**WORK TO BE COMPLETED:**
Collect all lines below with the string "frame".

**SOURCE DATA:**
— start —
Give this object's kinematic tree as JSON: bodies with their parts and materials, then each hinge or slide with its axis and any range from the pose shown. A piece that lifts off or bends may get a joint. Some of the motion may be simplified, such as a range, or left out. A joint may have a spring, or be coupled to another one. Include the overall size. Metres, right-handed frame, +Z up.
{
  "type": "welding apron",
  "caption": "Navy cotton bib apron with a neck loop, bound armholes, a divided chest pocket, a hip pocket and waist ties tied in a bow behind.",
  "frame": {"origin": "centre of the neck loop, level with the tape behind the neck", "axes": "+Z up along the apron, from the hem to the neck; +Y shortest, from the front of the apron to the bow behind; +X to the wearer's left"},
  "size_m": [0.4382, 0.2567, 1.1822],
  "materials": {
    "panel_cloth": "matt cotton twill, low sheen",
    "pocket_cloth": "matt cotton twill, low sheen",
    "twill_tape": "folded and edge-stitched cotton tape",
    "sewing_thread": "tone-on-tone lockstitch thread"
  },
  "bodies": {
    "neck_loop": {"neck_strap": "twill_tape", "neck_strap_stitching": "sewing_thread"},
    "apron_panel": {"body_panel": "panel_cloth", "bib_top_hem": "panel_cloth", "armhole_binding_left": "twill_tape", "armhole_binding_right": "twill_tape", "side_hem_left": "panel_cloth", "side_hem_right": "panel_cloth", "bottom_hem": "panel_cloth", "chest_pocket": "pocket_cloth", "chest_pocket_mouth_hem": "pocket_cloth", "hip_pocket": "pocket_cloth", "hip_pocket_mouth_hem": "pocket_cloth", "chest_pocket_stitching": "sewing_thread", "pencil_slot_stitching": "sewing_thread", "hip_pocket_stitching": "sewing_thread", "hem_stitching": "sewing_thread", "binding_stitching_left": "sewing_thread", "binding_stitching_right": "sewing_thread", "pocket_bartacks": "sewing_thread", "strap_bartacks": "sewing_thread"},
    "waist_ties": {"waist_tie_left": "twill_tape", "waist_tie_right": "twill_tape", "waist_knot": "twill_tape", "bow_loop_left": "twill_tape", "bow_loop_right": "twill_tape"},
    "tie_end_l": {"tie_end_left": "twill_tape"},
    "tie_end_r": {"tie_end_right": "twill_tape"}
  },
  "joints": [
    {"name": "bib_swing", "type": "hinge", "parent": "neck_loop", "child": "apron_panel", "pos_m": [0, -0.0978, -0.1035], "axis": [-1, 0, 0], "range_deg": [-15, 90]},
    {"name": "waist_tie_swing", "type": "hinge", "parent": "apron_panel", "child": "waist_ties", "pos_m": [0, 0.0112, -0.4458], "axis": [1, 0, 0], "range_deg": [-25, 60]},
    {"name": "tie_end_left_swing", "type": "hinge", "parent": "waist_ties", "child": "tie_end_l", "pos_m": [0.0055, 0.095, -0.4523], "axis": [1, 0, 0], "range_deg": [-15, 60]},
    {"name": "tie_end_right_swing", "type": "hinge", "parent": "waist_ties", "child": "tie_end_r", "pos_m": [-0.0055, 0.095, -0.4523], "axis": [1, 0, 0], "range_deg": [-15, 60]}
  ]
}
— end —
**ANSWER TO THE EXERCISE:**
Give this object's kinematic tree as JSON: bodies with their parts and materials, then each hinge or slide with its axis and any range from the pose shown. A piece that lifts off or bends may get a joint. Some of the motion may be simplified, such as a range, or left out. A joint may have a spring, or be coupled to another one. Include the overall size. Metres, right-handed frame, +Z up.
  "frame": {"origin": "centre of the neck loop, level with the tape behind the neck", "axes": "+Z up along the apron, from the hem to the neck; +Y shortest, from the front of the apron to the bow behind; +X to the wearer's left"},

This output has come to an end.